Professor John Carey
Musculoskeletal diseases are the most common cause of disability and work-related disability in the European Union and Ireland.
Musculoskeletal diseases are the most common cause of disability and work-related disability in the European Union and Ireland. The Global Burden of Disease study in 2012, showed the most common cause of disability worldwide today is lower back and neck pain. Disability related to musculoskeletal diseases has risen by almost 50% over the past 2 decades, while it is only 33% for other diseases.
It is estimated approximately 30,000 osteoporotic fractures occur each year in Ireland.
A 2011 report states 40% of Irish adults experience chronic musculoskeletal pain, a number that is greater than the combined number of people with cardiovascular disease, chronic obstructive lung disease, diabetes mellitus and cancer.

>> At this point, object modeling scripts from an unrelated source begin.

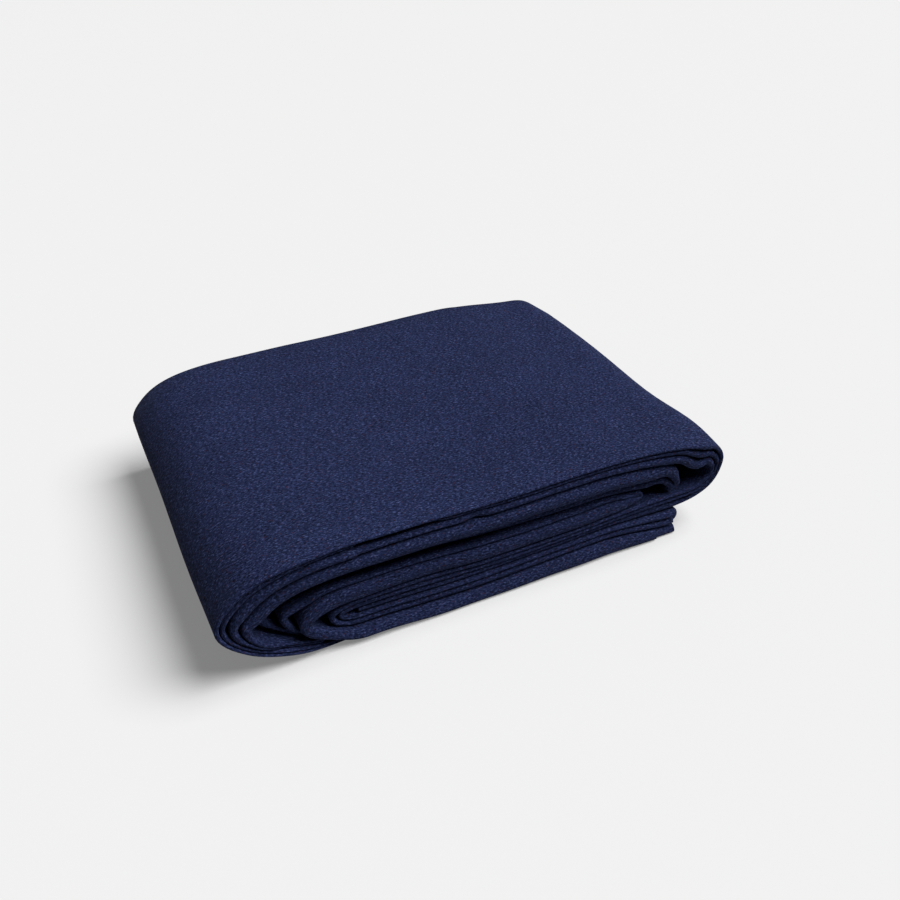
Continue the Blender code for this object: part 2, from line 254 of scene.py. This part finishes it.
def column_value(values, x):
    """The value at x of a smooth curve through the values given at the columns."""
    x = min(max(x, COLUMNS[0]), COLUMNS[-1])
    last = len(COLUMNS) - 1
    slopes = []
    for i in range(last + 1):
        before, after = max(i - 1, 0), min(i + 1, last)
        slopes.append((values[after] - values[before]) / (COLUMNS[after] - COLUMNS[before]))
    i = min(sum(x >= column for column in COLUMNS[1:]), last - 1)
    width = COLUMNS[i + 1] - COLUMNS[i]
    t = (x - COLUMNS[i]) / width
    return (
        (1 + 2 * t) * (1 - t) ** 2 * values[i]
        + t * (1 - t) ** 2 * width * slopes[i]
        + t * t * (3 - 2 * t) * values[i + 1]
        - t * t * (1 - t) * width * slopes[i + 1]
    )


def layer_span(name, x):
    """The bottom and the top of a layer at x, with every layer resting on those below it."""
    bottom = 0.0
    for layer in LAYERS:
        height = max(column_value(layer[1:7], x), 0.0)
        if layer.name == name:
            break
        bottom += height
    return bottom, bottom + height


def smooth_step(t):
    """A step from 0 to 1 that starts and ends level."""
    t = min(max(t, 0.0), 1.0)
    return t * t * (3 - 2 * t)


def setback(part, x, z):
    """How much further back than its layer the front fold of a part stands at x and z."""
    return sum(
        row.depth
        * smooth_step((x - row.x_from) / row.edge + 0.5)
        * smooth_step((row.x_to - x) / row.edge + 0.5)
        * smooth_step((row.below - z) / row.edge + 0.5)
        for row in SETBACKS
        if row.part == part
    )


def run_places(run):
    """Where the stations of a run lie, in the order in which the cloth passes them."""
    low, high = sorted((run.enter, run.leave))
    inside = [k * RUN_STEP for k in range(math.ceil(low / RUN_STEP), int(high / RUN_STEP) + 1)]
    edges = [
        edge + side * row.edge / 2
        for row in SETBACKS
        if row.part == run.layer and row.edge < SHORT_EDGE
        for edge in (row.x_from, row.x_to)
        for side in (-1, 1)
        if low < edge < high
    ]
    even = [x for x in inside if low + RUN_END_MARGIN < x < high - RUN_END_MARGIN]
    places = sorted({low, high, *edges, *even})
    return places if run.leave > run.enter else places[::-1]


def run_stations(run):
    """Stations at even steps along one layer, as high as the layer less the gap to the next."""
    layer = next(row for row in LAYERS if row.name == run.layer)
    up = 1.0 if run.leave > run.enter else -1.0
    stations = []
    for x in run_places(run):
        bottom, top = layer_span(run.layer, x)
        share = min(max((x - COLUMNS[0]) / (COLUMNS[-1] - COLUMNS[0]), 0.0), 1.0)
        front = layer.front_left + (layer.front_right - layer.front_left) * share
        back = layer.back_left + (layer.back_right - layer.back_left) * share
        stations.append(
            Station(
                run.layer,
                x,
                (bottom + top - LAYER_GAP) / 2,
                0.0,
                up,
                top - bottom - LAYER_GAP,
                layer.ply,
                front,
                back,
                FLAT_NOSES.get(run.layer, 1.0),
                UNDERCUTS.get(run.layer, 0.0),
            )
        )
    return stations


def heading_of(first, second):
    """The way from one station to another, in degrees."""
    return math.degrees(math.atan2(second.z - first.z, second.x - first.x))


def knots_of(bend):
    """The one knot of a plain bend, or the three round a fold where the cloth doubles back."""
    if not bend.spread:
        return [Knot(bend.x, bend.z, bend.heading, bend.height)]
    way = math.radians(bend.heading)
    reach, side = abs(bend.spread) / 2, bend.spread / 2
    return [
        Knot(
            bend.x + reach * ahead * math.cos(way) - side * across * math.sin(way),
            bend.z + reach * ahead * math.sin(way) + side * across * math.cos(way),
            bend.heading + math.copysign(turn, side),
            bend.height,
        )
        for ahead, across, turn in ((0.0, -1.0, 0.0), (1.0, 0.0, 90.0), (0.0, 1.0, 180.0))
    ]


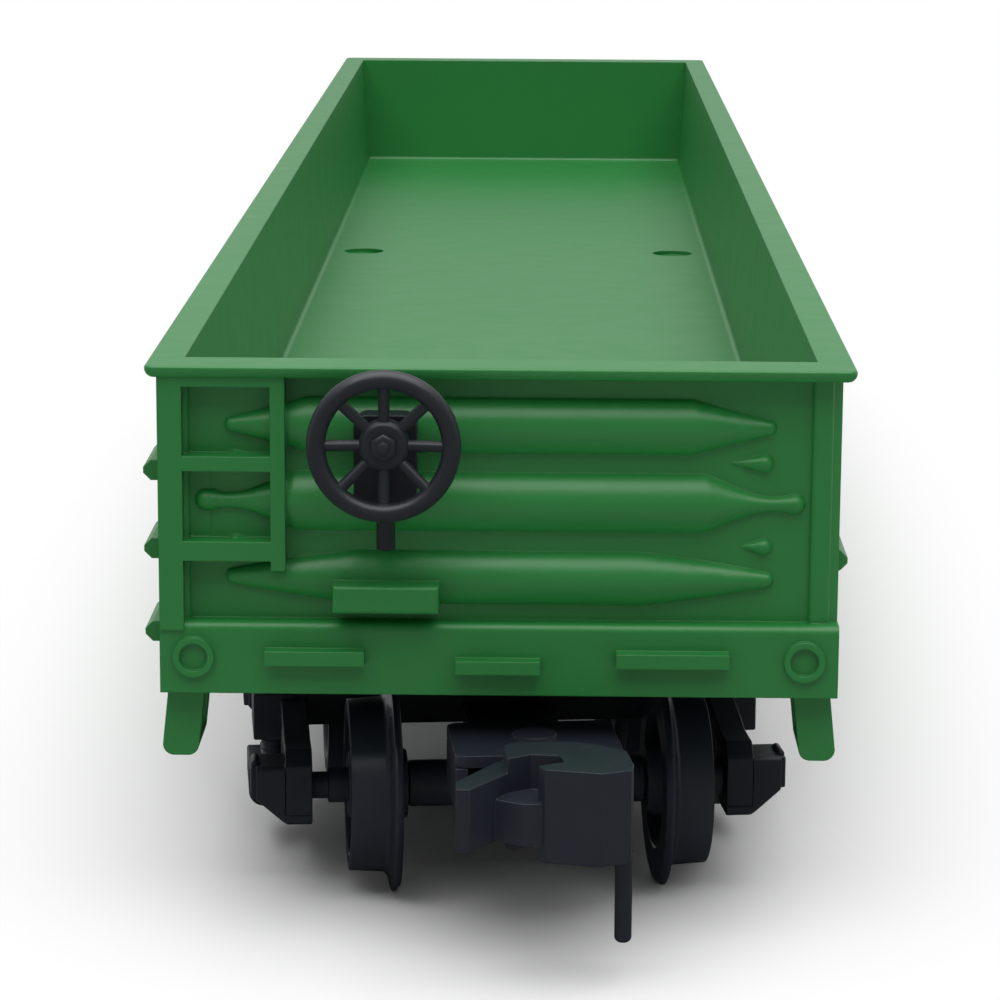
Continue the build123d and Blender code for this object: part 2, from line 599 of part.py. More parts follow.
def make_underframe():
    """Black underframe moulding: plate, centre sill, bolsters, bearers and brake gear."""
    frame = block((-FRAME_X, FRAME_X), (-FRAME_Y, FRAME_Y), (PLATE_Z, PLATE_Z + FRAME_PLATE))
    features = [block((-CENTRE_SILL_WIDTH / 2, CENTRE_SILL_WIDTH / 2), (-FRAME_Y, FRAME_Y),
                      (PLATE_Z - CENTRE_SILL_DEPTH, PLATE_Z))]
    features += both_ends(frame_bolster())
    features += [cross_bearer(y) for y in BEARER_YS]
    features += brake_gear()
    holes = []
    for y in (-SCREW_Y, SCREW_Y):
        low = PLATE_Z - CENTRE_SILL_DEPTH
        features.append(rod((0, y, low), (0, y, PLATE_Z), SCREW_WELL + 2 * SCREW_WELL_WALL))
        holes.append(rod((0, y, low - 1), (0, y, PLATE_Z), SCREW_WELL))
        holes.append(rod((0, y, low), (0, y, RIM_Z), SCREW_DIAMETER + 2 * SCREW_GAP))
    for y in (-PIVOT_Y, PIVOT_Y):
        holes.append(rod((0, y, CENTRE_PLATE_Z - 1), (0, y, PIN_TOP), PIN_DIAMETER))
    return frame + features - holes


def make_screws():
    """The two slotted screws that hold the underframe to the tub."""
    solids = []
    low = PLATE_Z - SCREW_HEAD_HEIGHT
    width, depth = SCREW_SLOT
    for y in (-SCREW_Y, SCREW_Y):
        head = rod((0, y, low), (0, y, PLATE_Z), SCREW_HEAD)
        head = fillet(head.edges().group_by(Axis.Z)[0], SCREW_HEAD_ROUND)
        slot = block((-SCREW_HEAD, SCREW_HEAD), (y - width / 2, y + width / 2), (0, low + depth))
        shank = rod((0, y, PLATE_Z), (0, y, SCREW_TOP - SCREW_END_GAP), SCREW_DIAMETER)
        solids.append(head + shank - slot)
    return Compound(children=solids)


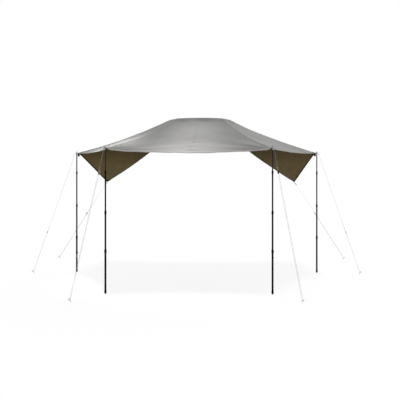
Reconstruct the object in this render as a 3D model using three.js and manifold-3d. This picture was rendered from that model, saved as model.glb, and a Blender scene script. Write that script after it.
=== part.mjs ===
// A vehicle side awning: a tensioned fabric canopy that falls from an arched rear edge to four
// telescopic poles, with two drooping rear wings, and six guy lines with tensioners and pegs.
// Millimetres, +Z up. X runs across the open front, which faces -Y, and the awning is symmetric
// about X = 0. The origin is on the ground, in the middle of the awning without its guy lines.

import * as THREE from 'three';
import { mergeVertices } from 'three/addons/utils/BufferGeometryUtils.js';
import Module from 'manifold-3d';

// Driving dimensions: where the corners of the canopy are. Depths run back from the near poles.
const poleHeight = 2150;
const nearHalfWidth = 1230;
const farHalfWidth = 2162;
const farDepth = 1807;
const wingHalfWidth = 1925;
const wingDepth = 3198;
const wingHeight = 1605;

// The arched rear edge, from its feet over the shoulders and the seams to its top.
const archDepth = 2965;
const archFootHalfWidth = 705;
const archFootHeight = 2450;
const shoulderHalfWidth = 620;
const shoulderHeight = 2850;
const seamHalfWidth = 450;
const seamHeight = 2885;
const archCrown = 12;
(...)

An E.U. report on musculoskeletal diseases states governments and health authorities are unaware of the size of the problem, including the disability, lost productivity and economic burden.
Despite these statistics, funding for musculoskeletal diseases and research in North America and Europe is only a fraction of that provided for cancer and cardiovascular disease.
Osteoarthritis causes pain, stiffness, swelling and deformity of the joints, and most commonly affects hands, toes, knees, hips and back. However any joint can be affected. Treatment today consists of education, exercise, diet, pain control and occasionally surgery.
A recent survey of more than 600 Irish patients with moderate-severe arthritis, fibromyalgia and osteoporosis showed:
- 1 in 5 were disabled and 15% had taken early retirement due to their illness
- 60% stated their illness had moderate-severe impairment on their life
- 10% missed a medical appointment in the past year because they could not afford it
- 60% reported moderate-severe pain, and 30% reported depression.
What is osteoporosis?
Osteoporosis is a disease which results in loss of bone strength and structure making them brittle and prone to breaking. The medical term for a broken bone is a fracture. Osteoporosis does not result in any symptoms until a bone breaks, but when that happens the results can be devastating.
An American study published a decade ago, showed the annual risk of fracture for a post-menopausal woman, is greater than her annual risk of heart attack, stroke, death from heart disease and invasive breast cancer combined.
A 2017 report from the International Osteoporosis Foundation states Ireland has the 6th highest rate of hip fracture in the world. A conservative estimate suggests approximately 30,000 osteoporotic fractures occur each year in Ireland.
How can we treat it?
- A diet rich in calcium and vitamin D. Supplements are only needed in those with poor diets
- Fall prevention assessments
- Exercise programmes for strength, conditioning and weight-bearing
- Medications for those over fifty with fragility fractures or a T-score <-2.5 when indicated
- Surgery for some broken bones
- Identification and treatment of any underlying causes: e.g. arthritis, coeliac disease.
Why is early treatment and diagnosis so important?
There have been improvements over the past fifty years when it comes to osteoporosis. However, one in five Irish women and one in three men will die in the year following a hip fracture, so it is not a benign disease. Of those who survive, many will end up confined to a nursing home and never regain their pre-fracture capacity and health.
Irish fracture liaison programmes have shown that more than 80% of such patients can be identified, diagnosed and treated. Every hospital and region needs these services to close the treatment gap and quality chasm.